§ Written problem
All lines featuring the string "parts" are to be listed.
------------------------------
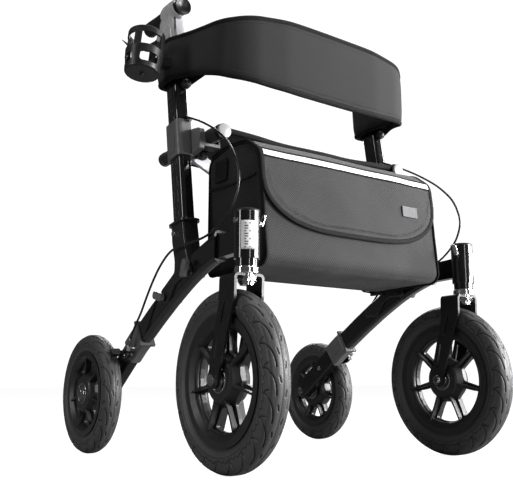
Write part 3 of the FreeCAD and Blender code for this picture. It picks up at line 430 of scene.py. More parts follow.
def brushed(name, colour, roughness, stretch=(1, 1, 0.03)):
    """Brushed or ground metal with fine lines along one direction."""
    s = Shader(name)
    lines = s.noise(900, 3, stretch)
    broad = s.noise(20, 3)
    tone = s.mix(s.ranged(lines, 0, 1), shade(colour, 0.8), shade(colour, 1.12))
    tone = s.mix(s.ranged(broad, 0, 0.35), tone, shade(colour, 0.7))
    gloss = s.ranged(lines, roughness * 0.7, roughness * 1.4)
    normal = s.bump(lines, 0.00004, 0.5)
    return s.finish(tone, gloss, normal, metallic=1.0)


def rubber(name, colour, roughness, grain=600, depth=0.00008, dust=0.35, grooves=False):
    """Rubber: fine grain, dull dusty patches on the raised parts, and painted shade in moulded grooves."""
    s = Shader(name)
    fine = s.noise(grain, 4)
    broad = s.noise(9, 5)
    dusty = s.ranged(broad, 0, dust, 0.4, 0.75)
    tone = s.mix(dusty, colour, shade(colour, 1.9))
    tone = s.mix(s.ranged(fine, 0, 0.5), tone, shade(colour, 0.6))
    if grooves:
        # painted shade: grooves are darkened to near black from the tyre's per-point groove depth
        groove_shade_attribute = s.node("ShaderNodeAttribute", {"attribute_name": "groove_shade"})
        tone = s.mix(groove_shade_attribute.outputs["Fac"], tone, shade(colour, 0.06))
    gloss = s.ranged(fine, roughness - 0.08, roughness + 0.12)
    return s.finish(tone, gloss, s.bump(fine, depth, 0.8), specular=0.4)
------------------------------
§ Result
Write part 3 of the FreeCAD and Blender code for this picture. It picks up at line 430 of scene.py. More parts follow.
    """Rubber: fine grain, dull dusty patches on the raised parts, and painted shade in moulded grooves."""